_Task prompt_
Write every line of the material out exactly as shown.

_Source excerpt_
+ + +

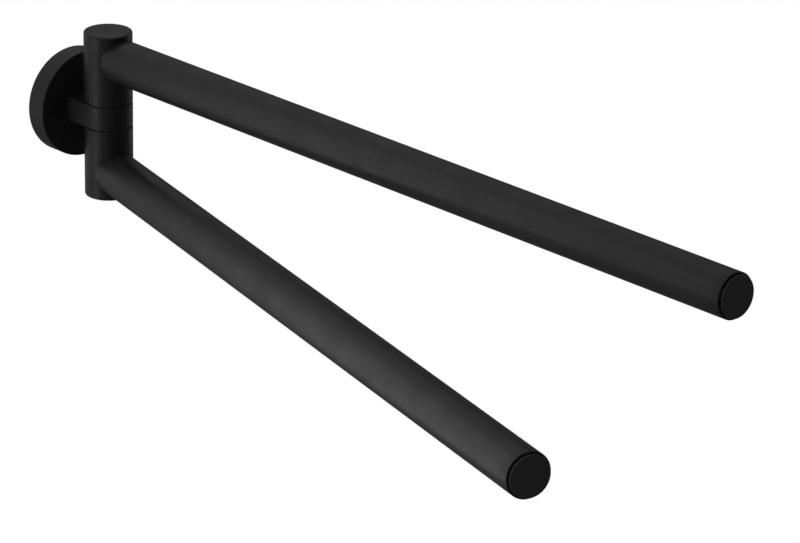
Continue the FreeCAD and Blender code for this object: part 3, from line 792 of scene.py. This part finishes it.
def bar_skin(name, angle, height):
    """Tube as a closed outline carried round its own axis. Each row has a distance from that axis
    and a share of the way from the near end to the far end, less a setback. At the near end the
    tube starts where it meets the hub's round: the saddle radius squared, less the sideways offset
    squared, all under a root, but no nearer than the trimmed horns. There its outer edge is eased:
    the setback follows a quarter circle while the distance from the axis grows to the full
    radius."""
    bend = np.linspace(0, math.pi / 2, 6)
    easing = np.linspace(0, math.pi / 2, 7)
    run = np.linspace(0, 1, BAR_RINGS)[1:]
    radius = np.concatenate([
        BAR_RADIUS - BAR_NEAR_EDGE + BAR_NEAR_EDGE * np.sin(easing),
        np.full(len(run) - 1, BAR_RADIUS),
        BAR_RADIUS - BAR_EDGE + BAR_EDGE * np.cos(bend),
        np.full(len(run), BAR_RADIUS - BAR_WALL),
        [BAR_RADIUS - BAR_WALL],
    ])[:, None]
    share = np.concatenate([
        np.zeros(len(easing)),
        run[:-1],
        np.ones(len(bend)),
        run[::-1],
        [0],
    ])[:, None]
    setback = np.concatenate([
        BAR_NEAR_EDGE * np.cos(easing) - BAR_NEAR_EDGE,
        np.zeros(len(run) - 1),
        BAR_EDGE - BAR_EDGE * np.sin(bend),
        np.zeros(len(run) + 1),
    ])
    around = np.linspace(0, 2 * math.pi, BAR_STEPS, endpoint=False)
    across = radius * np.cos(around)
    near = np.maximum(np.sqrt(SADDLE_RADIUS ** 2 - across ** 2), BAR_START)
    along = near * (1 - share) + BAR_LENGTH * share - setback[:, None]
    up = height + radius * np.sin(around)
    return skin(name, PIVOT + np.stack([across, along, up], 2) @ swung(angle), True, sharp=50)


for arm_name, turn, height in ARMS:
    bar = bar_skin(arm_name + "_bar_skin", turn, height)
    mounted(bar, coat, arm_name + "_arm", arm_name + "_bar")

# The end caps: black nylon plugs pushed into the free ends. A thin round head, a little smaller
# than the tube, stands off it by a narrow neck that shows as a dark groove.
CAP_RADIUS = 9.1 * MM
CAP_THICKNESS = 0.6 * MM
CAP_EDGE = 0.25 * MM
CAP_GROOVE = 0.9 * MM
CAP_NECK = 8 * MM
CAP_SHANK_RADIUS = 8.75 * MM
CAP_SHANK = 12 * MM
CAP_WALL = 1.8 * MM
CAP_LEAD = 0.3 * MM
CAP_STRETCH = 2 * MM


def cap_skin(name, angle, height):
    """End cap turned about the bar's axis, with its shank in the tube."""
    face = BAR_LENGTH + CAP_GROOVE + CAP_THICKNESS
    outline = rounded([
        (0, face, 0),
        (CAP_RADIUS, face, CAP_EDGE),
        (CAP_RADIUS, BAR_LENGTH + CAP_GROOVE, SMALL_EDGE),
        (CAP_NECK, BAR_LENGTH + CAP_GROOVE, 0),
        (CAP_NECK, BAR_LENGTH, 0),
        (CAP_SHANK_RADIUS, BAR_LENGTH, SMALL_EDGE),
        (CAP_SHANK_RADIUS, BAR_LENGTH - CAP_SHANK, CAP_LEAD),
        (CAP_SHANK_RADIUS - CAP_WALL, BAR_LENGTH - CAP_SHANK, FINE_EDGE),
        (CAP_SHANK_RADIUS - CAP_WALL, BAR_LENGTH - CAP_WALL, FINE_EDGE),
        (0, BAR_LENGTH - CAP_WALL, 0),
    ])
    outline = divided(outline, CAP_STRETCH)
    return turned(name, outline, PIVOT + [0, 0, height], swung(angle)[[0, 2, 1]], False)


for arm_name, turn, height in ARMS:
    cap = cap_skin(arm_name + "_end_cap_skin", turn, height)
    mounted(cap, nylon, arm_name + "_arm", arm_name + "_end_cap")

+ + +

_Output for this exercise_
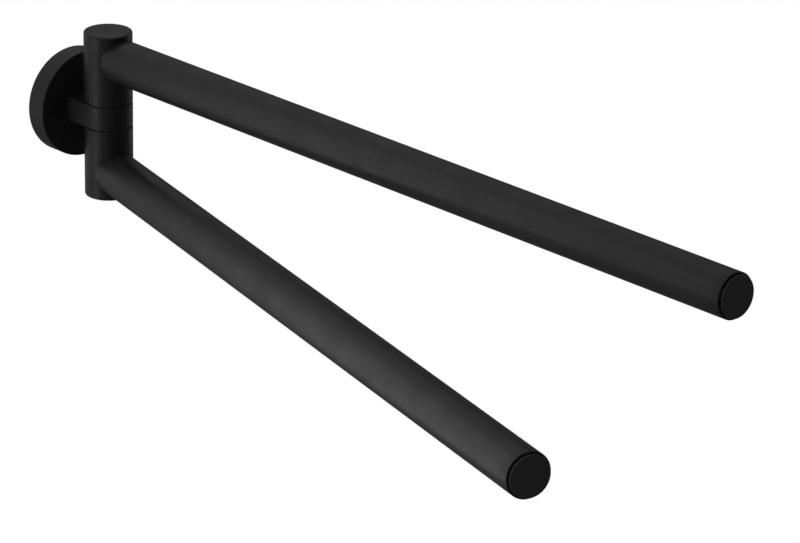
Continue the FreeCAD and Blender code for this object: part 3, from line 792 of scene.py. This part finishes it.
def bar_skin(name, angle, height):
    """Tube as a closed outline carried round its own axis. Each row has a distance from that axis
    and a share of the way from the near end to the far end, less a setback. At the near end the
    tube starts where it meets the hub's round: the saddle radius squared, less the sideways offset
    squared, all under a root, but no nearer than the trimmed horns. There its outer edge is eased:
    the setback follows a quarter circle while the distance from the axis grows to the full
    radius."""
    bend = np.linspace(0, math.pi / 2, 6)
    easing = np.linspace(0, math.pi / 2, 7)
    run = np.linspace(0, 1, BAR_RINGS)[1:]
    radius = np.concatenate([
        BAR_RADIUS - BAR_NEAR_EDGE + BAR_NEAR_EDGE * np.sin(easing),
        np.full(len(run) - 1, BAR_RADIUS),
        BAR_RADIUS - BAR_EDGE + BAR_EDGE * np.cos(bend),
        np.full(len(run), BAR_RADIUS - BAR_WALL),
        [BAR_RADIUS - BAR_WALL],
    ])[:, None]
    share = np.concatenate([
        np.zeros(len(easing)),
        run[:-1],
        np.ones(len(bend)),
        run[::-1],
        [0],
    ])[:, None]
    setback = np.concatenate([
        BAR_NEAR_EDGE * np.cos(easing) - BAR_NEAR_EDGE,
        np.zeros(len(run) - 1),
        BAR_EDGE - BAR_EDGE * np.sin(bend),
        np.zeros(len(run) + 1),
    ])
    around = np.linspace(0, 2 * math.pi, BAR_STEPS, endpoint=False)
    across = radius * np.cos(around)
    near = np.maximum(np.sqrt(SADDLE_RADIUS ** 2 - across ** 2), BAR_START)
    along = near * (1 - share) + BAR_LENGTH * share - setback[:, None]
    up = height + radius * np.sin(around)
    return skin(name, PIVOT + np.stack([across, along, up], 2) @ swung(angle), True, sharp=50)


for arm_name, turn, height in ARMS:
    bar = bar_skin(arm_name + "_bar_skin", turn, height)
    mounted(bar, coat, arm_name + "_arm", arm_name + "_bar")

# The end caps: black nylon plugs pushed into the free ends. A thin round head, a little smaller
# than the tube, stands off it by a narrow neck that shows as a dark groove.
CAP_RADIUS = 9.1 * MM
CAP_THICKNESS = 0.6 * MM
CAP_EDGE = 0.25 * MM
CAP_GROOVE = 0.9 * MM
CAP_NECK = 8 * MM
CAP_SHANK_RADIUS = 8.75 * MM
CAP_SHANK = 12 * MM
CAP_WALL = 1.8 * MM
CAP_LEAD = 0.3 * MM
CAP_STRETCH = 2 * MM


def cap_skin(name, angle, height):
    """End cap turned about the bar's axis, with its shank in the tube."""
    face = BAR_LENGTH + CAP_GROOVE + CAP_THICKNESS
    outline = rounded([
        (0, face, 0),
        (CAP_RADIUS, face, CAP_EDGE),
        (CAP_RADIUS, BAR_LENGTH + CAP_GROOVE, SMALL_EDGE),
        (CAP_NECK, BAR_LENGTH + CAP_GROOVE, 0),
        (CAP_NECK, BAR_LENGTH, 0),
        (CAP_SHANK_RADIUS, BAR_LENGTH, SMALL_EDGE),
        (CAP_SHANK_RADIUS, BAR_LENGTH - CAP_SHANK, CAP_LEAD),
        (CAP_SHANK_RADIUS - CAP_WALL, BAR_LENGTH - CAP_SHANK, FINE_EDGE),
        (CAP_SHANK_RADIUS - CAP_WALL, BAR_LENGTH - CAP_WALL, FINE_EDGE),
        (0, BAR_LENGTH - CAP_WALL, 0),
    ])
    outline = divided(outline, CAP_STRETCH)
    return turned(name, outline, PIVOT + [0, 0, height], swung(angle)[[0, 2, 1]], False)


for arm_name, turn, height in ARMS:
    cap = cap_skin(arm_name + "_end_cap_skin", turn, height)
    mounted(cap, nylon, arm_name + "_arm", arm_name + "_end_cap")